— Instructions to follow —
Please print exactly the lines running from the one that contains "Model this object" to the end of the data, with both lines included.

— Data shown —
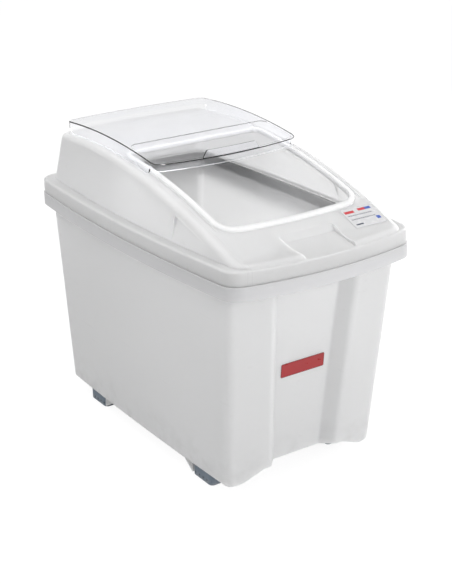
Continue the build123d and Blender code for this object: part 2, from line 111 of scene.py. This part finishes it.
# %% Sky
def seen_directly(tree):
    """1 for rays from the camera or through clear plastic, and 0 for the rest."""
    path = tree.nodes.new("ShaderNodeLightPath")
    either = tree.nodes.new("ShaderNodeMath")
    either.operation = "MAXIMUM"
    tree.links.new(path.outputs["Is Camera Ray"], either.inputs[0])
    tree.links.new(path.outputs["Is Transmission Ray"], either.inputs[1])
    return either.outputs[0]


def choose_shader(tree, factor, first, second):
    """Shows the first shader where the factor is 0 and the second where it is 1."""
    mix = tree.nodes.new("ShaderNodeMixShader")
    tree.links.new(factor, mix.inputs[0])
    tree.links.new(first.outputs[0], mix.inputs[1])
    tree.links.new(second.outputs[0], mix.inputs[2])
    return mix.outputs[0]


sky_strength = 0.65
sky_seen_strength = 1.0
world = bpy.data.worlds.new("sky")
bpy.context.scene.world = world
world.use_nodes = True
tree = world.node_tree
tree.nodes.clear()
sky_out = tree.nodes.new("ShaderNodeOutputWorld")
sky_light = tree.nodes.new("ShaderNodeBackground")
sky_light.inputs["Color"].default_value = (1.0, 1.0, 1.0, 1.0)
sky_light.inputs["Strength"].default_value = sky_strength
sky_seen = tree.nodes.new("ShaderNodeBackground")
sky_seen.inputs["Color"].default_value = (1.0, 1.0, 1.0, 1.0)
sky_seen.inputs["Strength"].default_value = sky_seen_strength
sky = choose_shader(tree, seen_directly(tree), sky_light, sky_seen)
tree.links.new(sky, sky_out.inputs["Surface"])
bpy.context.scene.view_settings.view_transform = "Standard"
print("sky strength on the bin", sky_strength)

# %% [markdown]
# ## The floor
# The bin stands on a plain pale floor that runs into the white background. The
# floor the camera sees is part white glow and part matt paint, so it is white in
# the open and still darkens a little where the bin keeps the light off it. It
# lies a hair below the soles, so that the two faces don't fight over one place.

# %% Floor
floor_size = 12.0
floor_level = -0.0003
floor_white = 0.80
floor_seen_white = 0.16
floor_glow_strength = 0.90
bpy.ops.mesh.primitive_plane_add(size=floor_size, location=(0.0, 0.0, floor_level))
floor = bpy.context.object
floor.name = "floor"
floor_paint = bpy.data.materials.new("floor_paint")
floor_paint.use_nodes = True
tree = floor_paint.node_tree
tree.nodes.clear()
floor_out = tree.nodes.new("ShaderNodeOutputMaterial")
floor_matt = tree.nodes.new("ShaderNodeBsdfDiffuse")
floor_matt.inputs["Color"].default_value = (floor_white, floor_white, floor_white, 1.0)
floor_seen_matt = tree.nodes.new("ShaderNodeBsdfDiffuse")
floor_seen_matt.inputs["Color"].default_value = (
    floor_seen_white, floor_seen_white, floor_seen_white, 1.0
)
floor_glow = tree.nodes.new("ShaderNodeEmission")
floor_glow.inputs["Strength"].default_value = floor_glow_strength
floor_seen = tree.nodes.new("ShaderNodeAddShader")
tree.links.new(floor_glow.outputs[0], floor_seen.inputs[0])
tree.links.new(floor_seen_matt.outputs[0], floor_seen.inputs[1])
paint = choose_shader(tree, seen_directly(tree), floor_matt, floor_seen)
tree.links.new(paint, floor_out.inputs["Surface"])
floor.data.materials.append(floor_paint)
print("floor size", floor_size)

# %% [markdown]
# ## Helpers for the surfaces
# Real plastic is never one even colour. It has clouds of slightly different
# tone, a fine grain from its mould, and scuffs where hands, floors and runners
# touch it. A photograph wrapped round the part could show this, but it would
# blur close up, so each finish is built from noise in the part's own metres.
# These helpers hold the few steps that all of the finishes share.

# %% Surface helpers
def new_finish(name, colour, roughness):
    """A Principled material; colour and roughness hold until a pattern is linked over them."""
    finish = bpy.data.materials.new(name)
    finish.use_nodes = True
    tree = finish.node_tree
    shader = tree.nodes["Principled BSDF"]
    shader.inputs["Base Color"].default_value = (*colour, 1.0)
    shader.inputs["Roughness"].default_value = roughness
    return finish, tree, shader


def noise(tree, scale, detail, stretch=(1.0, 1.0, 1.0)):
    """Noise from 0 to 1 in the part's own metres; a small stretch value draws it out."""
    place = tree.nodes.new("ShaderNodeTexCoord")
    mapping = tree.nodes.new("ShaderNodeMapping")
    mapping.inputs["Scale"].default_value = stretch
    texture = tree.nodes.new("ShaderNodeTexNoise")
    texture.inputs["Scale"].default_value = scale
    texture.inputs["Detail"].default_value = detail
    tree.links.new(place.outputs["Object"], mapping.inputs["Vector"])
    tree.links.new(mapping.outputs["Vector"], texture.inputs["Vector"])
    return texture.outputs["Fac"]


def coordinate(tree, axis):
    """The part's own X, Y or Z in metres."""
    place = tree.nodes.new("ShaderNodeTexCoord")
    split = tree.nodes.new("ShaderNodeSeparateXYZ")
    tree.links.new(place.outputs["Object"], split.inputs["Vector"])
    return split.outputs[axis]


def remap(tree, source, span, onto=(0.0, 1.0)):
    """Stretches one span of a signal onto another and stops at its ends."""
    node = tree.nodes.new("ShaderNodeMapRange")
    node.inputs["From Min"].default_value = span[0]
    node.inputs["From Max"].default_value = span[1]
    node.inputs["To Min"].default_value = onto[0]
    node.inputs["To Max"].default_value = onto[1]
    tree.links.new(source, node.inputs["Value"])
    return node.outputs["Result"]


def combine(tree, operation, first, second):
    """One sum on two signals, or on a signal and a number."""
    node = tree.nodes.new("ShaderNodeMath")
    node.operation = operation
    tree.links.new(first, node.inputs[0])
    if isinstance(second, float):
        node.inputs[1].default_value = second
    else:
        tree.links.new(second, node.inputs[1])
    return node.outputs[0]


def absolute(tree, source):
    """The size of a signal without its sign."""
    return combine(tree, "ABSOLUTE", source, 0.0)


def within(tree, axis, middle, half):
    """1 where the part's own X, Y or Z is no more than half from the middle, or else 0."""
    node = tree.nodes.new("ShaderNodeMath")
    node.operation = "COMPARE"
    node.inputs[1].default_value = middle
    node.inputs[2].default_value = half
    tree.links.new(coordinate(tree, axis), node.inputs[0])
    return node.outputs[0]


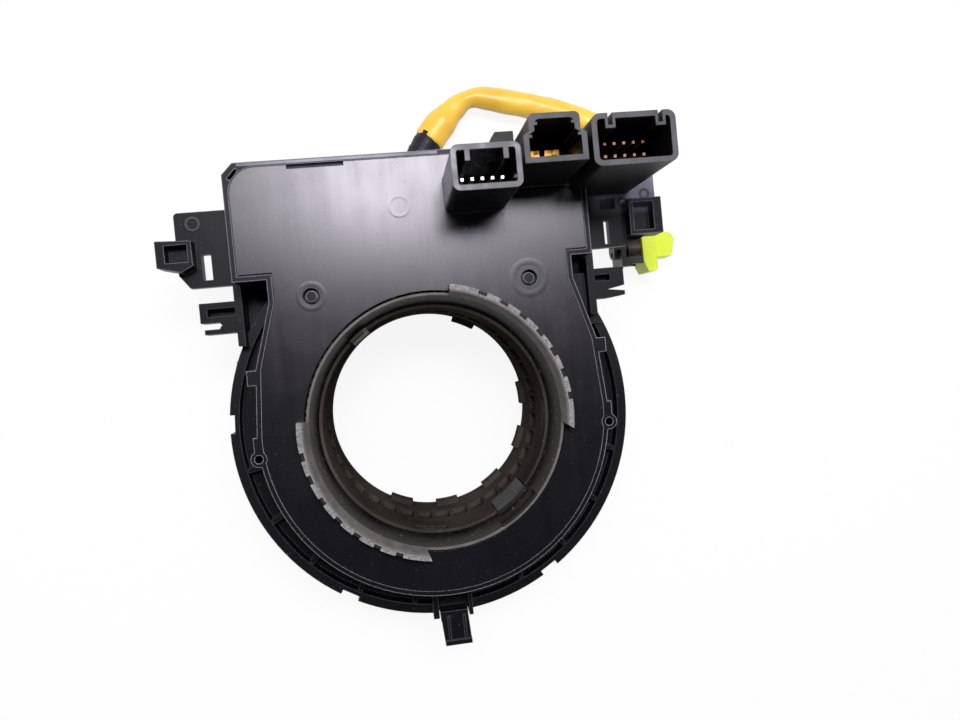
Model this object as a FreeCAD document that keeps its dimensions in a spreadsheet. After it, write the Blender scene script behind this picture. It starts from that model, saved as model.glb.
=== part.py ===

— Complete output —
Model this object as a FreeCAD document that keeps its dimensions in a spreadsheet. After it, write the Blender scene script behind this picture. It starts from that model, saved as model.glb.
=== part.py ===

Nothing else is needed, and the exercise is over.